BEGIN DATA FOR PROCESSING

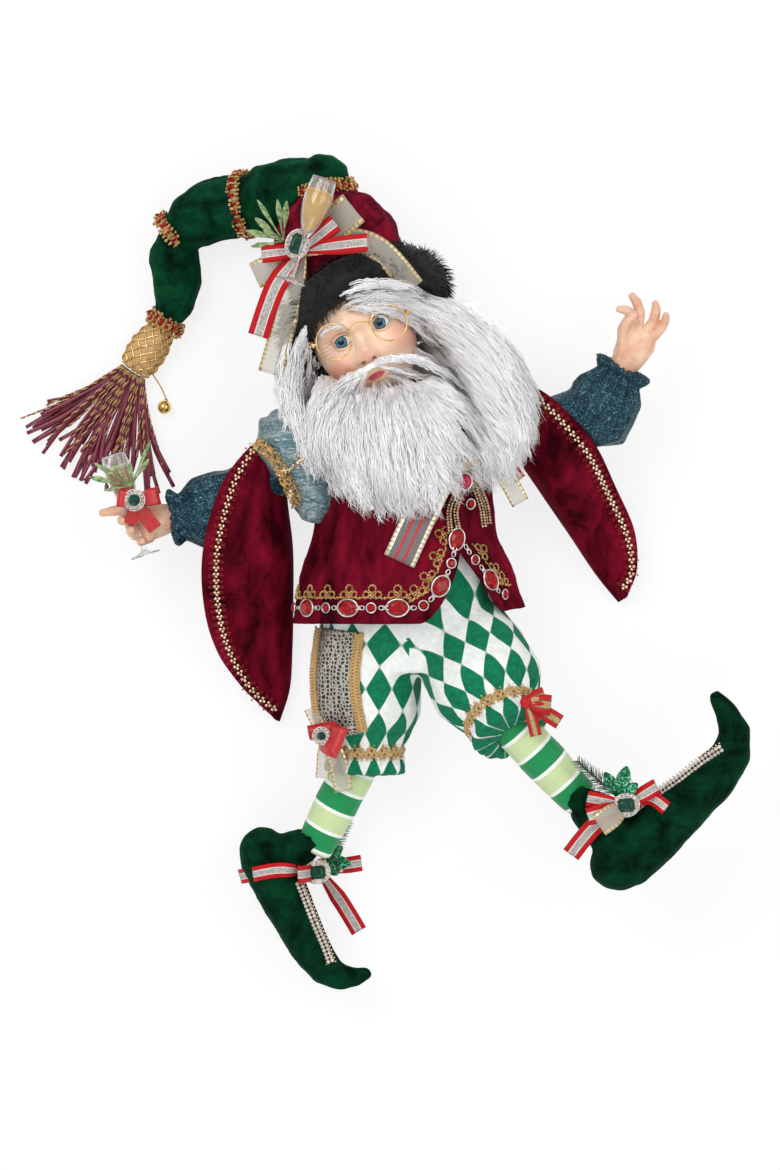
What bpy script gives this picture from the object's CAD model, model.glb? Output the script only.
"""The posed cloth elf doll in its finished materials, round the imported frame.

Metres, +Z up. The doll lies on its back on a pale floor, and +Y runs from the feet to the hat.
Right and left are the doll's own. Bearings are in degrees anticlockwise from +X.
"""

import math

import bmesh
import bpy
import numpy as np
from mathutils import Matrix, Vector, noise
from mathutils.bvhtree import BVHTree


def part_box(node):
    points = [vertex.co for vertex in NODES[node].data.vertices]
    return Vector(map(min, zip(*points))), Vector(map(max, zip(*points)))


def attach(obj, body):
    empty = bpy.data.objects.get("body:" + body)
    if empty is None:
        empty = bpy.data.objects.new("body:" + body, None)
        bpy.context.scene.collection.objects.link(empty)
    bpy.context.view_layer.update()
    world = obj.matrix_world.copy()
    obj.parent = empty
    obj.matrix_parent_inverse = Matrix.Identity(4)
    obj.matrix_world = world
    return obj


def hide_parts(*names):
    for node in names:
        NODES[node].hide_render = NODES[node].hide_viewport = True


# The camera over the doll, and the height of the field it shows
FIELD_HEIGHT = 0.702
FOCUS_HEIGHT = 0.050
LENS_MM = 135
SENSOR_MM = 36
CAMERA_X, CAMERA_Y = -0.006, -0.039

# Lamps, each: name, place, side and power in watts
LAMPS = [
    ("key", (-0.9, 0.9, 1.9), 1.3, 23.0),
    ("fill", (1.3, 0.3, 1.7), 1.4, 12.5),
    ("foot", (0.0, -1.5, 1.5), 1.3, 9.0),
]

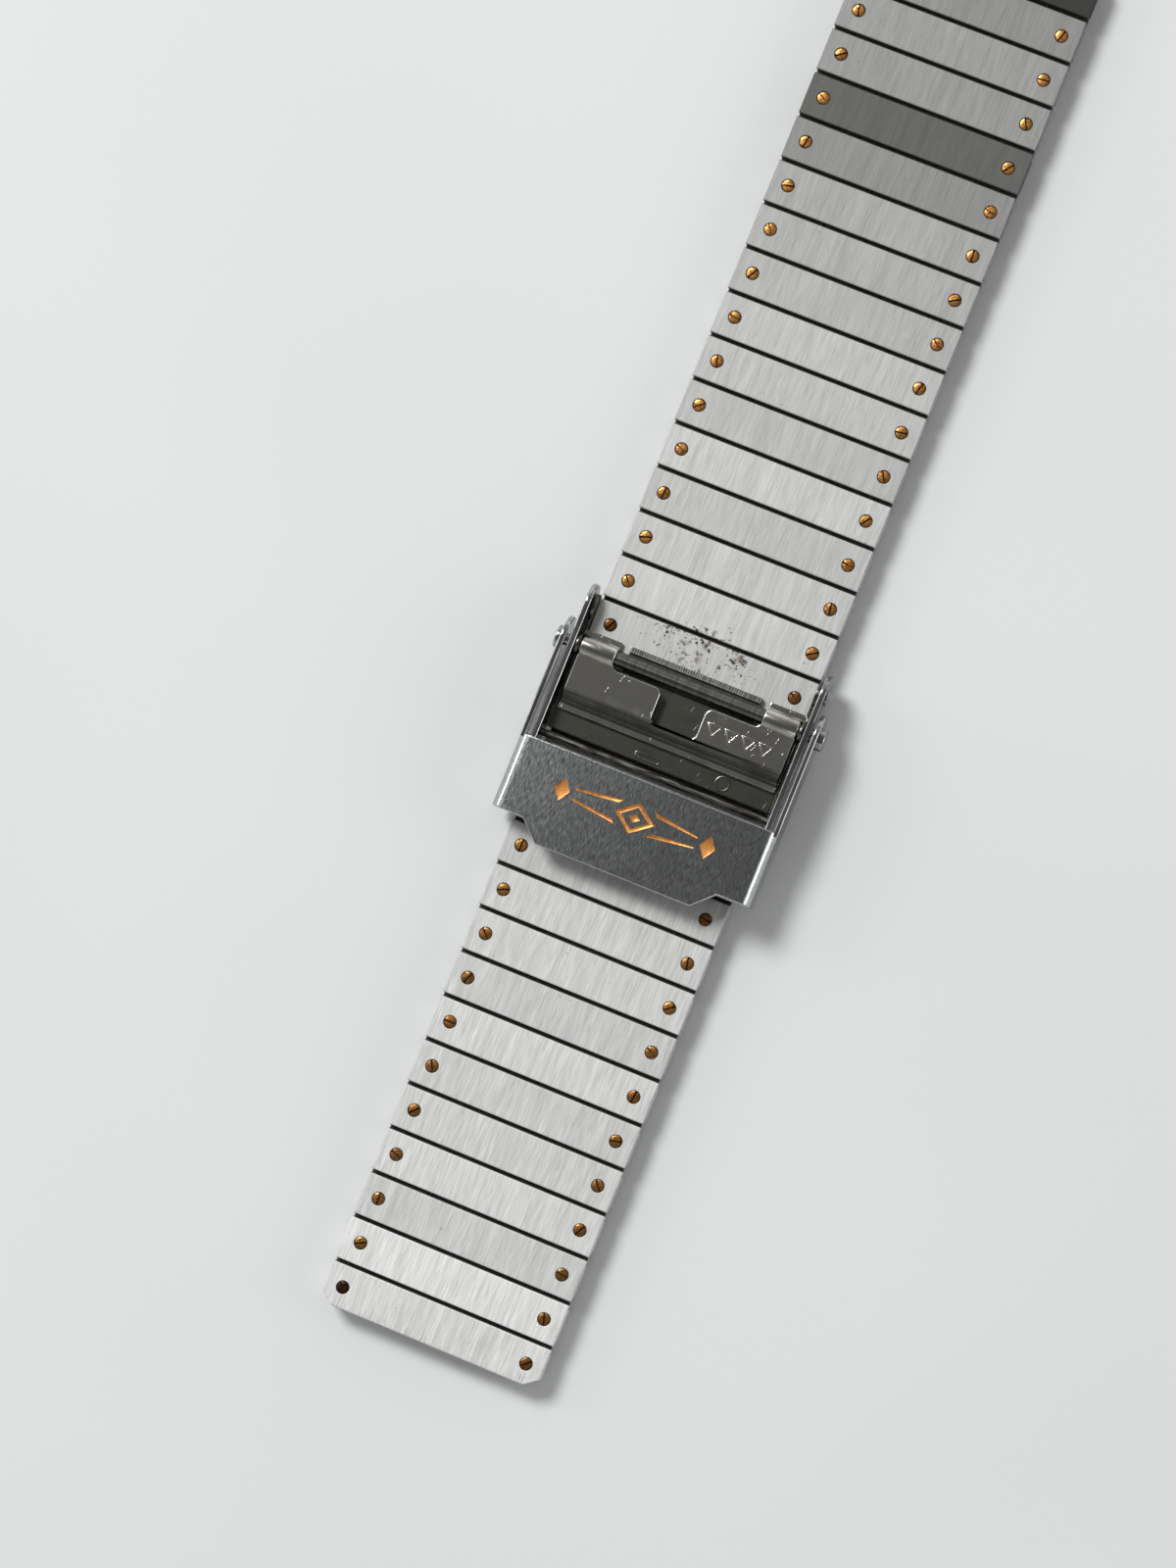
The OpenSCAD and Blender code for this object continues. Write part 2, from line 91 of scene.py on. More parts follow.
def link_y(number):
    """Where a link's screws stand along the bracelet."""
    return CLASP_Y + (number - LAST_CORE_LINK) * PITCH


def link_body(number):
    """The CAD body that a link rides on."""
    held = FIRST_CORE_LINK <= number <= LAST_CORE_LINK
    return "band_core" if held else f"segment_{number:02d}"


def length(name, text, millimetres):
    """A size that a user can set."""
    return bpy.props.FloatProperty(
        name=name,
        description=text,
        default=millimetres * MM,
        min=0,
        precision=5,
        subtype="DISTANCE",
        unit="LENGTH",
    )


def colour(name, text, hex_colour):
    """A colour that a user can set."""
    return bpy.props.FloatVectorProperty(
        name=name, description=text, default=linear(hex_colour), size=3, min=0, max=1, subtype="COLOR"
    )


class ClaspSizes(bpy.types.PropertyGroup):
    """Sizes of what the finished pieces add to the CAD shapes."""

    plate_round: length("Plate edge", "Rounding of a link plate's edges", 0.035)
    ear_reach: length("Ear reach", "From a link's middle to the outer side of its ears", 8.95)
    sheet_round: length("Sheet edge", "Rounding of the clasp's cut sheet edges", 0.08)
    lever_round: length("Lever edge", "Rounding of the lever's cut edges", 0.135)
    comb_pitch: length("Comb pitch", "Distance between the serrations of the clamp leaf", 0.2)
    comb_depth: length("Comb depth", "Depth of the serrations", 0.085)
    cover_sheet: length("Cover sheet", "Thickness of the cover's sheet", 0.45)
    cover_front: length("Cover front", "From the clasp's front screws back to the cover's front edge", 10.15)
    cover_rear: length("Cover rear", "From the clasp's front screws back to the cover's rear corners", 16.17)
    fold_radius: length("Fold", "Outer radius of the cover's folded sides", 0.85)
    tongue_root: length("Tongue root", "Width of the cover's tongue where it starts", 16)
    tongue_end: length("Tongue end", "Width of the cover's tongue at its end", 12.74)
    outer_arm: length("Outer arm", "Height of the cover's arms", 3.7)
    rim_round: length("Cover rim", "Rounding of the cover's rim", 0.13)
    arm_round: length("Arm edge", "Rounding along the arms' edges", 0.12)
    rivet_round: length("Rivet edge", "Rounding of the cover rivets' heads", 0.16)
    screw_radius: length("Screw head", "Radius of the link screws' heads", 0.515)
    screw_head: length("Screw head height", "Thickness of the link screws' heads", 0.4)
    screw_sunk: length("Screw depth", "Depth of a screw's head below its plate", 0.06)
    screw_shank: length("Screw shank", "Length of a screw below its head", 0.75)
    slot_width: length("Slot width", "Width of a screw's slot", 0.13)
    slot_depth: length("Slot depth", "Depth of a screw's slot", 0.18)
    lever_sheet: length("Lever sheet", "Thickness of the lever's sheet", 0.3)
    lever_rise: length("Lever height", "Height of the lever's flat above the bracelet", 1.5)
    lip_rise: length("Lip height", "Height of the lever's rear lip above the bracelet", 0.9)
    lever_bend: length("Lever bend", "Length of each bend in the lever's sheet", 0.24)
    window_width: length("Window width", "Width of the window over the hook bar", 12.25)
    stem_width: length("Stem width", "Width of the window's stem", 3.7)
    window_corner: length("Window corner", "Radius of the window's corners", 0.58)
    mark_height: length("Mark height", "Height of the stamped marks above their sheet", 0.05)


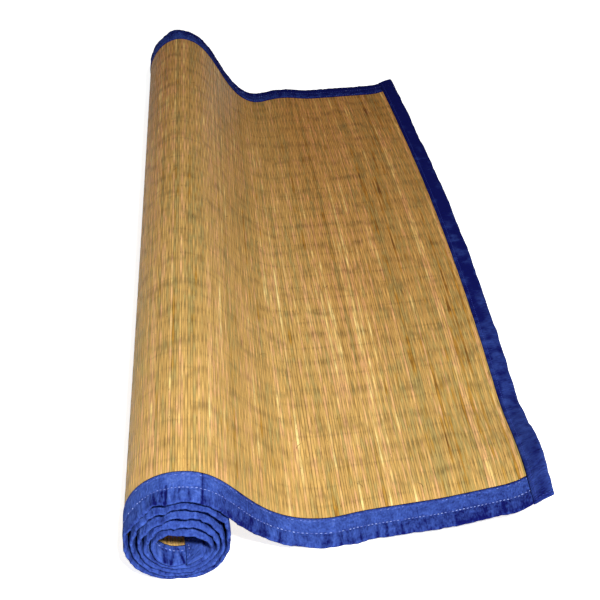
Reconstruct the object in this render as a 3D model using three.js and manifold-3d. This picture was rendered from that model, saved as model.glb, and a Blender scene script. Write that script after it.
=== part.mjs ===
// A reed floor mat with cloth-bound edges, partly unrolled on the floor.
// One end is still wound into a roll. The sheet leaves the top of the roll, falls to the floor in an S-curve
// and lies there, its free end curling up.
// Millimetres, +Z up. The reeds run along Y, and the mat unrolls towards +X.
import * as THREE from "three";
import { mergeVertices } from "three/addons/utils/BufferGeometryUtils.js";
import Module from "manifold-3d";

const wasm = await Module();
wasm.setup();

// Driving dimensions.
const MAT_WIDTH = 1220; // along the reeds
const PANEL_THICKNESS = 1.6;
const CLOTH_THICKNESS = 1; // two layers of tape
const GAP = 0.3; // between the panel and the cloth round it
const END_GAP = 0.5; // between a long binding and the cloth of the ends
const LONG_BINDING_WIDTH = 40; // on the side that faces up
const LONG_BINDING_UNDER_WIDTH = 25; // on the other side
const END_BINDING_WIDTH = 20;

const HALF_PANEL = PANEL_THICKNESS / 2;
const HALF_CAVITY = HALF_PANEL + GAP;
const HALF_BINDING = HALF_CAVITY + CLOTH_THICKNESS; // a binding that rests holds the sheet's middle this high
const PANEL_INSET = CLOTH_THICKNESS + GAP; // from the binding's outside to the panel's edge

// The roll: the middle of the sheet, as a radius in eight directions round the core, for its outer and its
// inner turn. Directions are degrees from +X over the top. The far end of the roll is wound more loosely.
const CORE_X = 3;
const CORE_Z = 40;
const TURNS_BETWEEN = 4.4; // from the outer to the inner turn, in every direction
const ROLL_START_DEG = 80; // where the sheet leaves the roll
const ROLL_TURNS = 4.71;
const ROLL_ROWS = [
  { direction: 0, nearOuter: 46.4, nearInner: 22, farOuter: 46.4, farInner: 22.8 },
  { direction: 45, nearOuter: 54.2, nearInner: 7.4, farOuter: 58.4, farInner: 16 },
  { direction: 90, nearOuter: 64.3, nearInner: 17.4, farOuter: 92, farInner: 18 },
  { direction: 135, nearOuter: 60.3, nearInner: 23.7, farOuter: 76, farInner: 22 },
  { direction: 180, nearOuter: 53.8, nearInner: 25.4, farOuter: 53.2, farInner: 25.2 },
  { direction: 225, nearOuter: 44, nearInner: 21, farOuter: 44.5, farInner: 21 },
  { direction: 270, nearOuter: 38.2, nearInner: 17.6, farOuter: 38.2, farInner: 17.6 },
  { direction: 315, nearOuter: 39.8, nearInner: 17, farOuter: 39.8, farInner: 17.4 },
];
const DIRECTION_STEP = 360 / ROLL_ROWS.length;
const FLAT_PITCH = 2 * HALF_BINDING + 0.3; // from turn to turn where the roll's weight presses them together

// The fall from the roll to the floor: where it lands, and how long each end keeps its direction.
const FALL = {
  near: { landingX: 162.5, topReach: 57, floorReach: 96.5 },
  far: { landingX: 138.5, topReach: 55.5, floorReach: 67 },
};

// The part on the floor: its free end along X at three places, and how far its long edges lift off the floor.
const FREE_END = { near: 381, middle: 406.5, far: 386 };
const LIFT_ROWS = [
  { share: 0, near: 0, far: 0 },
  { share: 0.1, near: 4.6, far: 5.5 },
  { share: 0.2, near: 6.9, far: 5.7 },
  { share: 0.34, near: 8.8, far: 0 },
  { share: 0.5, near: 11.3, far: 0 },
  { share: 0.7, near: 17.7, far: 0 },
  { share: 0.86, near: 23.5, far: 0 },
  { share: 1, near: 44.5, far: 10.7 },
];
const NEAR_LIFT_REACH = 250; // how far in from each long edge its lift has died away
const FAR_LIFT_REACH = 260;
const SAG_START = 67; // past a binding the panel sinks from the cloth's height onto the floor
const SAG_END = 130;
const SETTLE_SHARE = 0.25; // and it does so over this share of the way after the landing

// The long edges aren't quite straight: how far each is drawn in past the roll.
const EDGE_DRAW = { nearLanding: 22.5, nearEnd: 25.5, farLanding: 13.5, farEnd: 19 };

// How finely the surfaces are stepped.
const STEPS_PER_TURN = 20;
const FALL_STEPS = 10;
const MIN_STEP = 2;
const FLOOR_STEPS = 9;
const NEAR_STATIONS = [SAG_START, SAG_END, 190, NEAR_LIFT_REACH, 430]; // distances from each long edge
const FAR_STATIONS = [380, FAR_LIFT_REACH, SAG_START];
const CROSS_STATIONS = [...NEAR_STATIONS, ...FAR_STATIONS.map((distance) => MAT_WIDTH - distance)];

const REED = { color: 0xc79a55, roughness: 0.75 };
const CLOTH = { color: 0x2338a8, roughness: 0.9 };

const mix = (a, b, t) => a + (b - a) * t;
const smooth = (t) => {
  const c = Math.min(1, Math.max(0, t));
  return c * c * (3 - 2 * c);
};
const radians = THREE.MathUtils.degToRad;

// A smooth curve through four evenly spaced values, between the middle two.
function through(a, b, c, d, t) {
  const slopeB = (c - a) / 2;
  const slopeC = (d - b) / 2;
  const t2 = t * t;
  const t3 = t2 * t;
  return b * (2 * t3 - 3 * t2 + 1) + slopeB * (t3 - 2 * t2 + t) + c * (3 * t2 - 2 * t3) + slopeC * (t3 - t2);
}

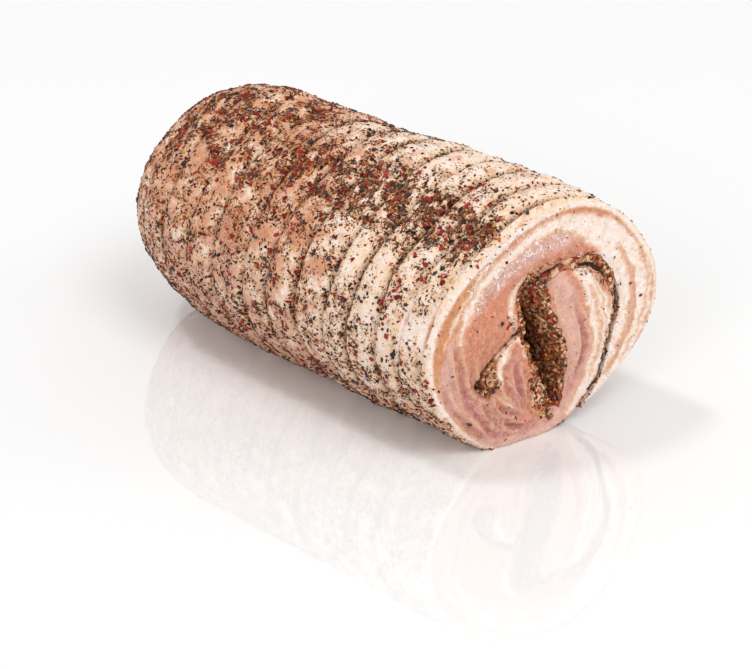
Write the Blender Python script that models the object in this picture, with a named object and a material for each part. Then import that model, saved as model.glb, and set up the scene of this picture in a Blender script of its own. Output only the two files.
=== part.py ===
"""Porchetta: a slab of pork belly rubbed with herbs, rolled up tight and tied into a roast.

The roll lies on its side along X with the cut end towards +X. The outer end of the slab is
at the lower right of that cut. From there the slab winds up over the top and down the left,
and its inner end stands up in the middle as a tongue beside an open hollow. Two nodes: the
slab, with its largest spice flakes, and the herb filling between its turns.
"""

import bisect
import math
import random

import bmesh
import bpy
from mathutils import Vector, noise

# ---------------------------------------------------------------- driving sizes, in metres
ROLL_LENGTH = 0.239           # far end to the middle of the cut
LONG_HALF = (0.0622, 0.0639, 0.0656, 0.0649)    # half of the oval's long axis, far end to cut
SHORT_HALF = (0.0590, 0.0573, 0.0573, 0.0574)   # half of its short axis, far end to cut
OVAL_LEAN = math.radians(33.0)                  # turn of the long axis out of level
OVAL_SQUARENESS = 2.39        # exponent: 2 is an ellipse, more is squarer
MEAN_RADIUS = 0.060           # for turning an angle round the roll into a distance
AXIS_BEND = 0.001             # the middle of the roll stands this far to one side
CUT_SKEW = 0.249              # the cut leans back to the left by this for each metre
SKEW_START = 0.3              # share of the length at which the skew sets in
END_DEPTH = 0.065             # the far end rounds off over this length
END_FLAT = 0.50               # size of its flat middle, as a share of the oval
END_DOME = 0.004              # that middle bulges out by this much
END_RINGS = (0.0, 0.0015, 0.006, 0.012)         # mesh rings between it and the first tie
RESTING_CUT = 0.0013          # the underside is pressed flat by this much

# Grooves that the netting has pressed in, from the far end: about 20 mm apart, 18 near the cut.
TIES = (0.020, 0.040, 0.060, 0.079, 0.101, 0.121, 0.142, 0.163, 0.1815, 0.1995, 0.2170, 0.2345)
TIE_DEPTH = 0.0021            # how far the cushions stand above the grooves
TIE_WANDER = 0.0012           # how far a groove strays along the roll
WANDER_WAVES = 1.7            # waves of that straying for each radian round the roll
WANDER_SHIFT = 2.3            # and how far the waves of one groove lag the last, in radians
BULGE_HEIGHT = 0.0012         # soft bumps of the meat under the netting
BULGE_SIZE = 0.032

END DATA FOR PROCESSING

WHAT NEEDS TO BE DONE
Print, please, the lines from the first line of the material through the line that contains "CAMERA_X, CAMERA_Y = -0.006, -0.039", exactly as written and with nothing added.

OUTPUT FOR THIS TASK
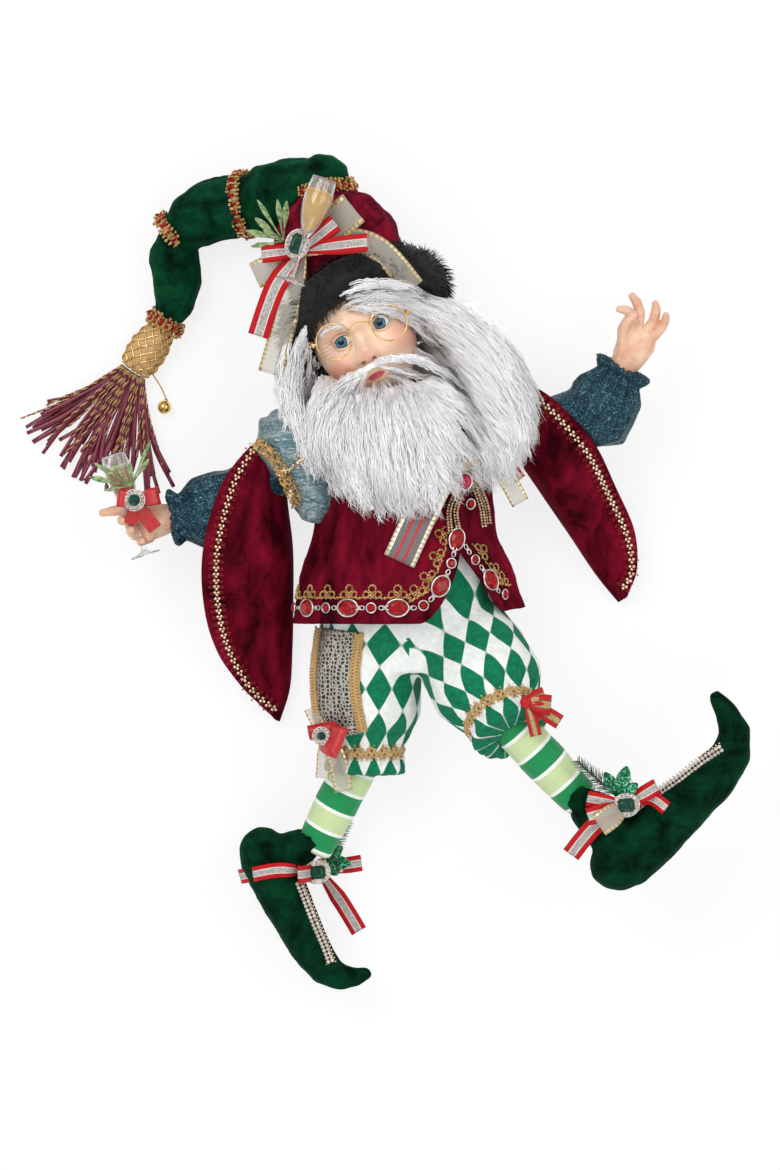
What bpy script gives this picture from the object's CAD model, model.glb? Output the script only.
"""The posed cloth elf doll in its finished materials, round the imported frame.

Metres, +Z up. The doll lies on its back on a pale floor, and +Y runs from the feet to the hat.
Right and left are the doll's own. Bearings are in degrees anticlockwise from +X.
"""

import math

import bmesh
import bpy
import numpy as np
from mathutils import Matrix, Vector, noise
from mathutils.bvhtree import BVHTree


def part_box(node):
    points = [vertex.co for vertex in NODES[node].data.vertices]
    return Vector(map(min, zip(*points))), Vector(map(max, zip(*points)))


def attach(obj, body):
    empty = bpy.data.objects.get("body:" + body)
    if empty is None:
        empty = bpy.data.objects.new("body:" + body, None)
        bpy.context.scene.collection.objects.link(empty)
    bpy.context.view_layer.update()
    world = obj.matrix_world.copy()
    obj.parent = empty
    obj.matrix_parent_inverse = Matrix.Identity(4)
    obj.matrix_world = world
    return obj


def hide_parts(*names):
    for node in names:
        NODES[node].hide_render = NODES[node].hide_viewport = True


# The camera over the doll, and the height of the field it shows
FIELD_HEIGHT = 0.702
FOCUS_HEIGHT = 0.050
LENS_MM = 135
SENSOR_MM = 36
CAMERA_X, CAMERA_Y = -0.006, -0.039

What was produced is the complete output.